I sat there and wondered, and felt the crushing pressure of fatherhood fall upon me like a bad film. I tend to daydream in epic, sweeping movie style.  This was like one of those crying movies that men don’t voluntarily go to see. I heard nothing about Kelly (or Violet ) and I began to worry. I created a mythical (although possible) fantasy of problems.

Violet rolled by me in her bassinet and nothing was said, I didn’t know it was her until later. After about 30 minutes a nurse asked me to come with her. She walked me to the “baby room” and told me:
“We don’t normally do this, but we have decided that it is important for you to see your daughter.”

If you know anything about baby areas in hospitals (and if you read mommy blogs, you probably do) babies are matched to parents with bracelets, and are low-jacked to the hospital with sirens and lights. I like to think they have a S.W.A.T. team of attractive, well-armed nurses. I was not “matched” to Violet yet, and they were violating every hospital policy to let me see my baby.

There I was.  Standing in front of my baby, one hand upon her bare chest feeling her small heart beat thump in time with the pulse in my hand, knowing that my wife was dead, and it was just she and I forever.
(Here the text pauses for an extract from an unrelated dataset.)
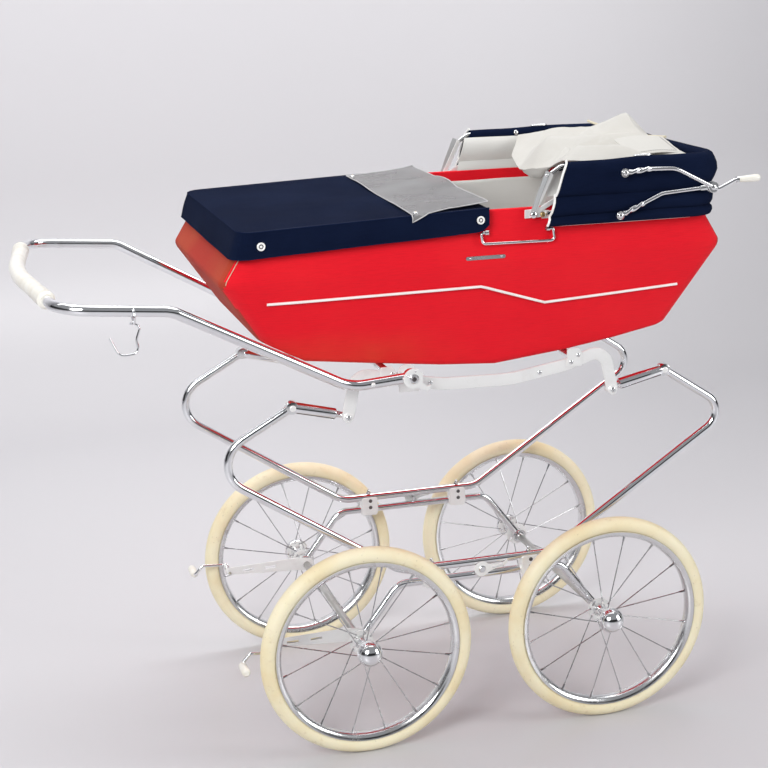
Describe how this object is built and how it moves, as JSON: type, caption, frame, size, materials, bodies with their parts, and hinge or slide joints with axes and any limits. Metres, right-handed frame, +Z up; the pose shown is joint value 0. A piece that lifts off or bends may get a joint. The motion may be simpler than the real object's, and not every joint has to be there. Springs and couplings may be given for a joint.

Now in case you think that I skipped part of the story, I didn’t. I had become convinced in my exhausted state that the reason no one was saying anything to me, that rules were being broken was because something serious had happened.

There was no doubt in my mind that Kelly was dead.

I cried. I cried for my daughter. I cried for my wife. I cried for our families. I cried for myself. I began to ask questions about Kelly and got answers like, “we haven’t heard yet”, “we will check again”. This was, as you can see, confirmation that Kelly was gone, and the doctor was coming soon to pull down his mask and say, “Mr. Crabtree your daughter is fine, but your wife didn’t make it.”

 I was living a bad country music song (and they all are).

After hammering on the recovery door, accosting every doctor that came out, I was taken to Kelly who was fine, and coming out of twilight sleep. It was an anticlimactic ending to be sure.

That day, I lost my wife, gained a daughter, and then regained a wife. For just over an hour Kelly was gone. It is a feeling that I cannot explain, and wish it on no one. The experience of gaining a daughter and a wife within an hour is a joy I cannot explain.  I’m thankful every minute, and appreciate my family every day, its cliché, but it’s true.

Kiss your baby’s father today. Without you, he is lost. He is a mess. Even if you aren’t together anymore, he needs you. He might be a good father, a father that tries hard (not always effectively), he may even be a piece of shit, but without you he is nothing. He is not a father.